Are scientific findings being weighed adequately? “The science has become extremely clear about what needs to happen at Glen Canyon Dam,” says Nikolai Lash, water program director at the Grand Canyon Trust, namely, “high flows done on an annual basis or near-annual basis followed by months of steady flows.” But Mr. Lash says that when votes are taken to set the flow levels, hydropower interests win every time. His organization is suing the federal government to follow the sediment-management guidelines spelled out in the Grand Canyon Protection Act.

“The dam is actually being operated illegally,” according to Lash.

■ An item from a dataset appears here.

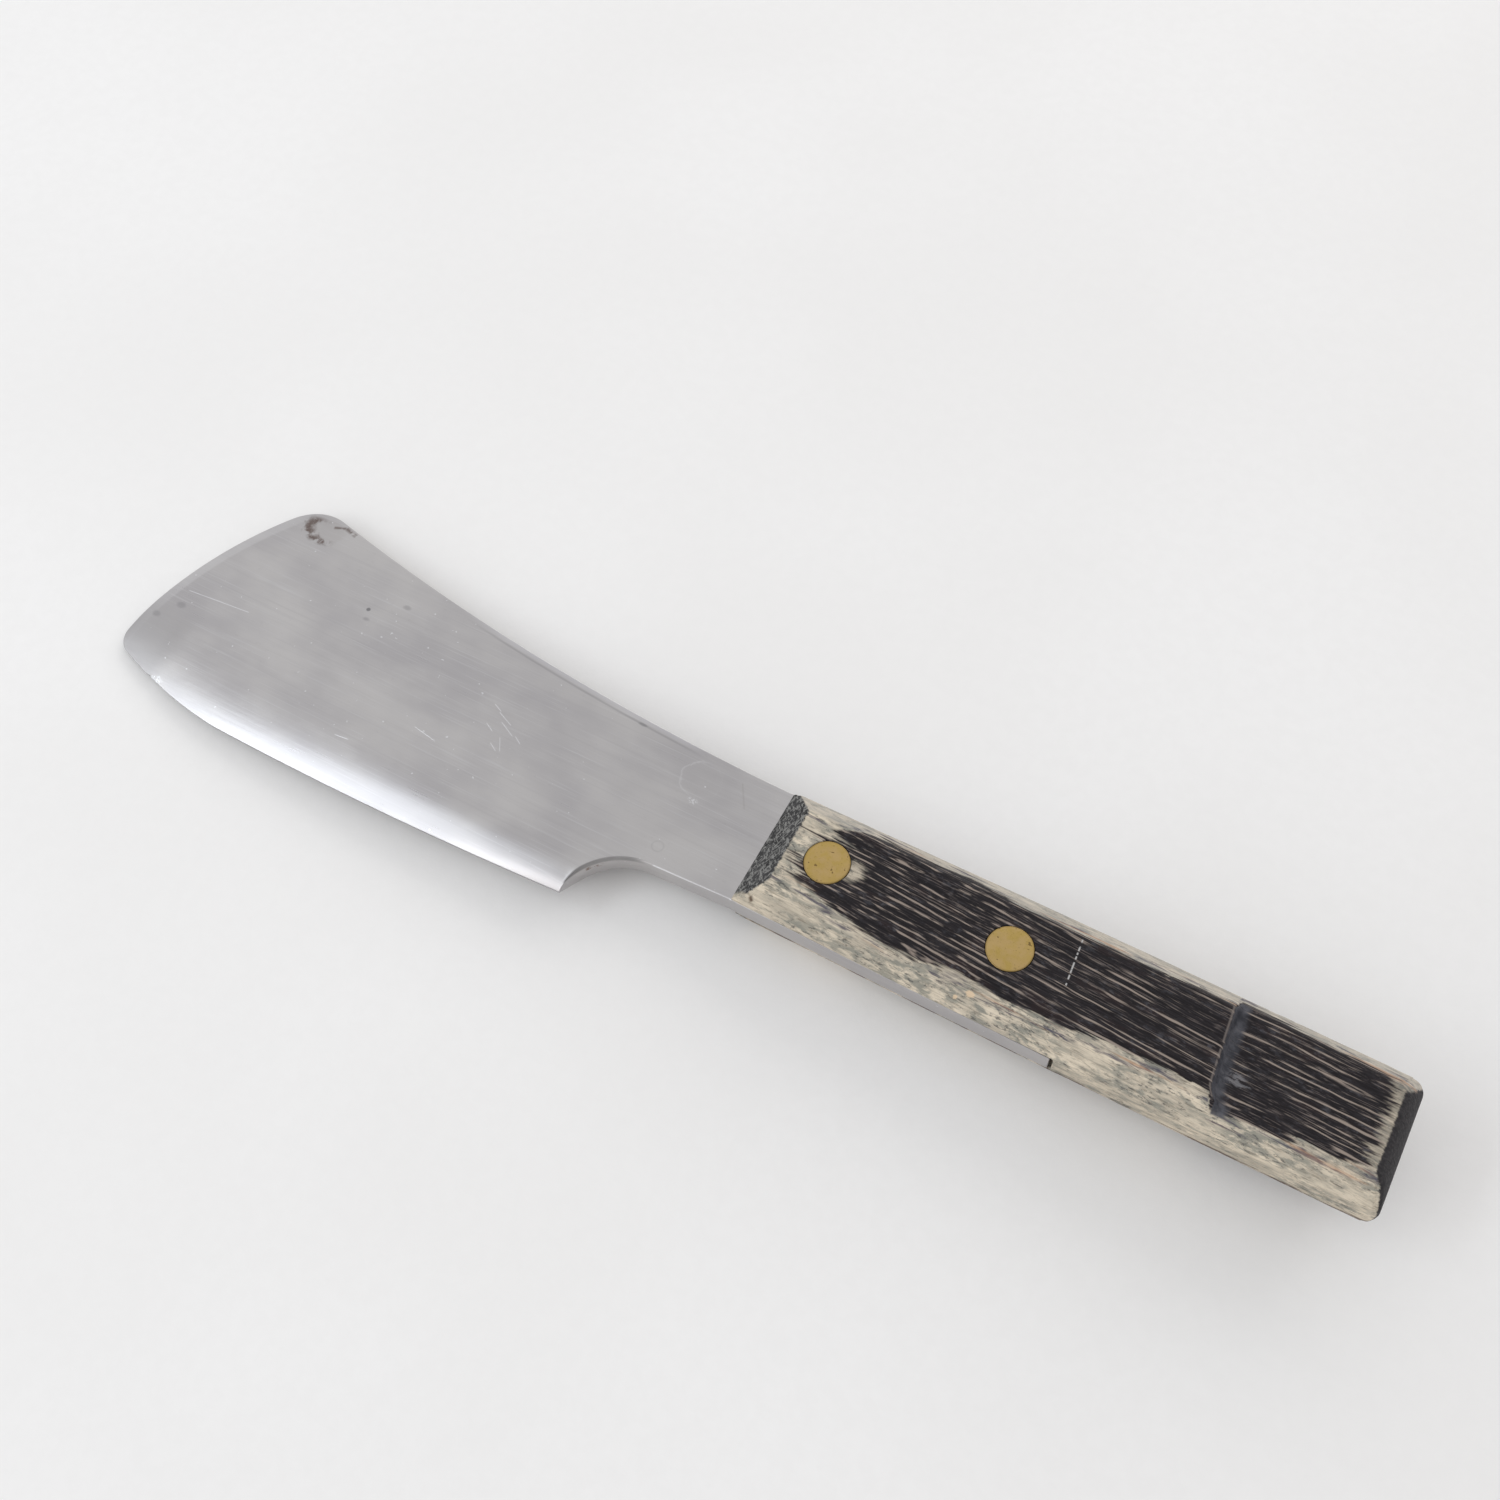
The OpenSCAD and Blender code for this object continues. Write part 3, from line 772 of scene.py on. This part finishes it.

Why windblown sand is important, too

Not all sand transport in the Grand Canyon is by water. Windblown sand movement, called aeolian transport, plays an big role in preserving thousand-year-old native American cultural sites. Windblown sand puts a protective sand layer on upslope terraces where tribal activities once occurred. The US Geological Survey (USGS) is studying how the operation of the Glen Canyon Dam affects the erosion of sand from the higher-elevation terraces.

“If dam operations contribute to erosion on archaeological sites, then the Bureau of Reclamation would have more responsibility for mitigating impacts above the pre-dam high-water line,” says Amy Draut, a USGS geologist leading the research.

Dr. Draut and her team erected 11 solar-powered weather stations and sand traps along the canyon. The traps, one-meter-tall towers with four wedge-shaped boxes that orient themselves into the wind, collect sediment that Draut uses to see how windblown sand changes with the size of a nearby sandbar and wind direction. “If you have a high-flow [event] build up a sandbar, you can cause more [aeolian] transport if the local wind direction is right,” she says. After the 2004 high-flow experiment, her team saw target sandbars and wind direction combine to double aeolian transport. Their findings after this year’s high flow may confirm that dam operations are risking the cultural heritage of the Grand Canyon.